This is meant as a comment on comments to my last post. I bring it forward here, and offer it as a post, because I keep having the feeling that I am being misunderstood. Perhaps this will clarify, and if it does not, perhaps someone will be able to suggest another way of approaching the issues I address here.
I’m obviously not making myself clear, or I am being consistently misunderstood. Let’s start with “substitution.” I do not suggest that we need a substitute for religion. Indeed, humanism is not a “substitute” for religion, but a better way of dealing with some of the things that religion has dealt with. But humanism is not simply a matter of knowing facts. It is, as Grayling says so eloquently, something which includes, not only factual knowledge about the world, but also ”an outlook of great beauty and depth, premised on kindness and common sense, drawing its principles from a conversation about the good whose roots lie in the philosophical debates of classical antiquity, continually enriched by the insights and experience of thinkers, poets, historians and scientists ever since.” We certainly do not want to return to the blindnesses of religion which are uncommonly persistent, but that does not mean that we cannot, or that we should not, learn what we can from it. In doing so, however, we do not need to take religion au pied de la lettre. Take guilt, for instance. I said nothing at all about original sin, nor did I mean to allude to it. When I say that some guilt clings to us like a shroud, I mean that some of the things that we do seem to us simply unforgivable, and have a tendency to blight the remainder of our lives. I have seen examples of this not in any way associated with religious notions of primary guilt. That religions have sought and found ways to defuse such guilt is not a shabby lesson to learn from them. We do not at the same time need to take on board the unsatisfactory guilt-mongering upon which so much religion is based.

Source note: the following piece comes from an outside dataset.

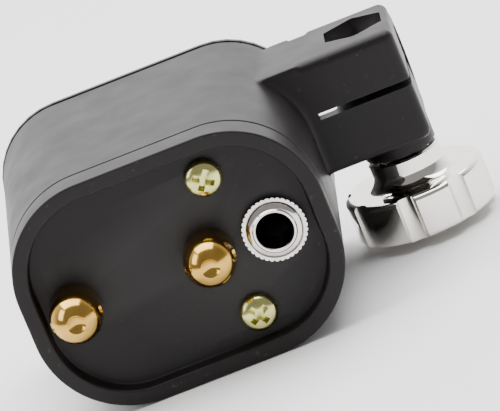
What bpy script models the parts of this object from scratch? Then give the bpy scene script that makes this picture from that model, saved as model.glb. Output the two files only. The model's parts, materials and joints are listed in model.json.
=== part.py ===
"""Direct-drive rotary tattoo machine.

The rear panel faces -Y, the tube clamp stands out along +X and the machine rests on its flat underside at
Z = 0. The origin is the middle of that underside. Depths are measured from the rim of the rear panel towards
the front, and heights from the centre of the panel.
"""
import math

import bmesh
import bpy
from mathutils import Matrix, Vector

MM = 0.001
GAP = 0.3 * MM

# Housing
DEPTH = 50.0 * MM
REAR_Y = -0.5 * DEPTH
CENTRE_Z = 20.6 * MM
HALF_WIDTH = 27.75 * MM
HALF_HEIGHT = 20.6 * MM
SIDE_FLARE = 0.6 * MM
TOP_FLARE = 2.0 * MM
CORNER_RADIUS = 16.8 * MM
TOP_CORNER_LOSS = 2.6 * MM
WALL = 3.0 * MM
RIM = 2.7 * MM
CORNER_STEPS = 9
CAP_SKIRT = 5.6 * MM
RECESS_DEPTH = 2.9 * MM
CAP_BACK = 7.2 * MM
LEDGE_DEPTH = 41.0 * MM
HOUSING_FRONT = 49.0 * MM
BEZEL_THICKNESS = 0.9 * MM

# Rear panel fittings, as (X, height above the panel centre)
JACK_AT = (17.6 * MM, 0.0)
CAP_SCREW_X = 9.65 * MM
CAP_SCREW_HEIGHT = 12.9 * MM
POST_LEFT_AT = (-19.1 * MM, -0.7 * MM)
POST_RIGHT_AT = (5.6 * MM, 0.0)
POST_RADIUS = 4.5 * MM
POST_TIP = -7.0 * MM
POST_DIMPLE_RADIUS = 1.7 * MM
POST_DIMPLE_DEPTH = 1.5 * MM
POST_SHANK_RADIUS = 2.0 * MM
POST_SHANK_END = 13.4 * MM
POST_CROSS_HOLE = 1.2 * MM

# Motor and crank
MOTOR_X = -6.0 * MM
DRIVE_HEIGHT = 8.0 * MM
MOTOR_RADIUS = 9.6 * MM
MOTOR_REAR = 15.0 * MM
MOTOR_FRONT = 41.0 * MM
SHAFT_RADIUS = 1.0 * MM
WHEEL_RADIUS = 6.5 * MM
CRANK_THROW = 1.75 * MM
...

I have the sense that whenever I speak about religion at all, I am suspected of wanting to return things to the status quo ante, before the criticism of religion has done its work, and of course I do not want to do any such thing. So, a lot of the criticism above completely misses its mark. So when Gordon Willis says: “Religion is just a human story — that is, just a story. We need more than stories to help us grow.” Well, yes, of course we do, but that does not mean that we do not need stories, nor that stories have much to contribute to the shaping of a life. It is not necessarily all or nothing. Whatever we can mine that can contribute to human good, we should do so. That will mean taking things out of context, of course, for we do not want to retain religion. We are well rid of that. It cannot provide the transcendence that it promises — yes, this is indeed true. But that does not mean that it can provide no sense of transcendence at all, and that we cannot, as secular people, make use of such things to our own purpose. But to suppose that these things will simply happen, as some think, is probably a bit of wishful thinking. If we want to destroy religion, we will not do so without something which performs some of the functions of religion. Anderson Thompson shows so clearly how contemporary science of religion is close to understanding the sources of religion’s power over the mind, and the mechanisms by which it exercises this power. If we want to neutralise this, we will have to engage these aspects of the human. We have, for instance, in modern cosmology, a new “creation story,” as it were, and we should not be slow to adopt it as part of our narrative. We can also tell the story of our evolutionary development, along with the development of other life, and the respects in which humans differ from other forms of life on this planet. To suppose that these stories do not have the kinds of power that religious narratives do is simply to abandon our forward positions without a fight.